The Earth is living, and we need to get out of the illusion that she’s just dead matter for extraction and exploitation. She carries the solutions.
Vandana Shiva
Our extractive society has us convinced that the Earth is a bottomless reservoir of natural resources for us to extract infinitely from. Shiva reminds us that the Earth is still alive and has created the conditions for humanity to exist in the first place.
In our time on planet Earth, we’ve caused a great deal more damage than any species to come before us. But at the same time, because we’re a miracle of a species with the ability to figure out what problems we are creating, we also have the ability to solve those problems – at lightning speed, too.
Ayisha Siddiqa
Once again, Siddiqa shows us a path towards hope, emphasizing that it’s not too late for us to change our ways. We already know what we are doing wrong, and now, we simply need to apply what we know to tackle the climate crisis.

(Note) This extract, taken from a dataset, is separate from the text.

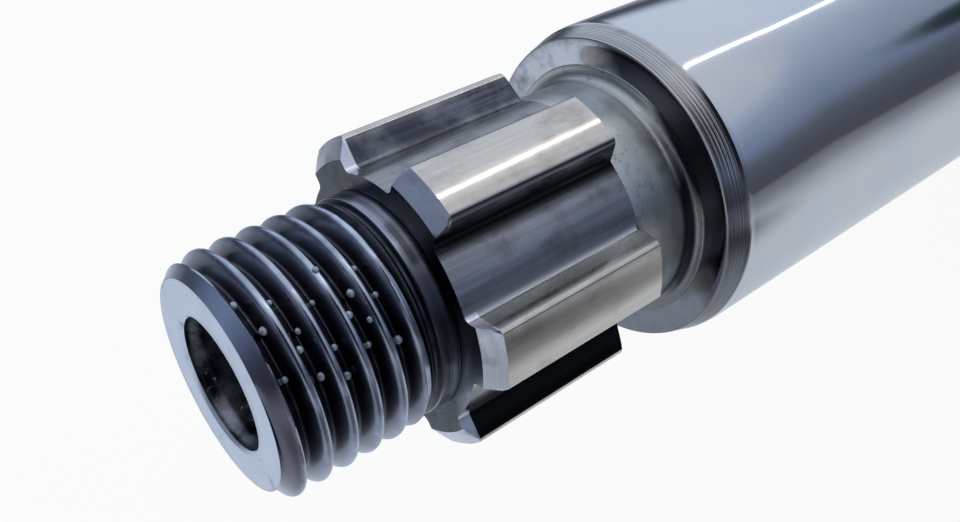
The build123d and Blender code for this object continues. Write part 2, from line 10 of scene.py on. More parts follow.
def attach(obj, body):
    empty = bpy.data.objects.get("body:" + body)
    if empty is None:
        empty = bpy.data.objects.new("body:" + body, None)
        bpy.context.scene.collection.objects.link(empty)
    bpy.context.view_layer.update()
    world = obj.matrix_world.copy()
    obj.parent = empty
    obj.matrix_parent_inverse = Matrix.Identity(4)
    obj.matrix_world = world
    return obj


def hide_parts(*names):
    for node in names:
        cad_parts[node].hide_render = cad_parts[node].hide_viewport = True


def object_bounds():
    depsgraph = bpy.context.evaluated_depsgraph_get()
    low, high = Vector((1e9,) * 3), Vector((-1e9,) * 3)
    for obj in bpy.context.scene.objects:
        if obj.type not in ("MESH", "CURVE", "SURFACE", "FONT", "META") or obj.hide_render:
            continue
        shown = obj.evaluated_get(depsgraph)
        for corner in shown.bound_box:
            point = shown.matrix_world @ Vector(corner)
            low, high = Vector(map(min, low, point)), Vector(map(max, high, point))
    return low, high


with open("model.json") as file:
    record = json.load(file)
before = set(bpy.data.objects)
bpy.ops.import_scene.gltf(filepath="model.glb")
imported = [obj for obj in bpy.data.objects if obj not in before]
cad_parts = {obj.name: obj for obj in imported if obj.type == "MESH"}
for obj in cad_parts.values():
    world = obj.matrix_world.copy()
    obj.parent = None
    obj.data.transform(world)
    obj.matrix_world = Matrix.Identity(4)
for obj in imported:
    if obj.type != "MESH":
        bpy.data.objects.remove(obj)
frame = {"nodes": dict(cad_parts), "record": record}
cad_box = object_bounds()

# The screw lies along +X with the centre of its drive-end face at the origin. +Z is up.
# Sizes are in millimetres and are turned into metres by MM. Angles of places on the screw run
# from +Y towards +Z, in degrees.
MM = 0.001
SIDES = 288                    # facets around a turned surface
WELD = 0.002                   # points nearer than this become one
SHARP_ANGLE = 32.0             # faces that meet at more than this keep a sharp edge

# ---- sizes of the screw, as in the CAD ------------------------------------------------------
BORE_RADIUS = 10.0
THREAD_RADIUS = 18.0
THREAD_CHAMFER = 2.2
THREAD_END = 22.5
SPLINE_START = 28.0
SPLINE_END = 61.4
SPLINE_TEETH = 6
SPLINE_PHASE = 51.0            # angle of one tooth
SPLINE_ROOT = 20.0
SPLINE_TIP = 25.0
TOOTH_HALF_WIDTH = 5.0
ROOT_FILLET = 1.2
LEAD_IN_RADIUS = 22.0
LEAD_IN_LENGTH = 2.0
TAIL_SLOPE = 1.2
NECK_RADIUS = 20.0
SHOULDER = 73.0
SHOULDER_RADIUS = 27.0
LAND_START = 78.7
LAND_RADIUS = 28.25
LAND_END = 178.0
CREST_RADIUS = 31.25
BALL_THREAD_START = 185.0
BALL_THREAD_END = 445.0
THREAD_END_CHAMFER = 2.5
LEAD = 20.0
BALL_CIRCLE = 32.25
GROOVE_PLACE = 308.0           # the groove crosses +Y here
COLLAR_RADIUS = 25.0
COLLAR_END = 458.0
JOURNAL_RADIUS = 20.0
JOURNAL_END = 482.0
RING_GROOVE_START = 476.0
RING_GROOVE_END = 477.5
RING_GROOVE_RADIUS = 18.5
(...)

As a 70-year-old, I am a newborn everyday, willing to learn and go deeper. We have to be newborns to get out of the dystopia of the monoculture of the mind that has brought us to this crisis.
Vandana Shiva
The older we grow, the more we forget how it feels to look at the world with curiosity as a child does. Shiva reminds us to always be open to learning about the beauty of the world that surrounds us – and, in the process, realize that we must protect biodiversity to enable it to protect us.
We need to end the era of fossil fuels. We have six years to stay below 1.5 degrees of warming. The Global South can’t proliferate oil and gas to catch up with the colonizer’s world. We need bravery from our governments to say no and put in place measures to ensure that we as a species can thrive 100 years from now.
Ayisha Siddiqa
In these challenging times, the choices we make will be pivotal for future generations. Political leaders in the Global South face a dilemma between economic development and tackling the climate crisis, but are the two really mutually exclusive?
Siddiqa argues that it’s time to play the long game – and to understand that we must forgo fossil fuels in the short run to keep the Earth livable for centuries to come.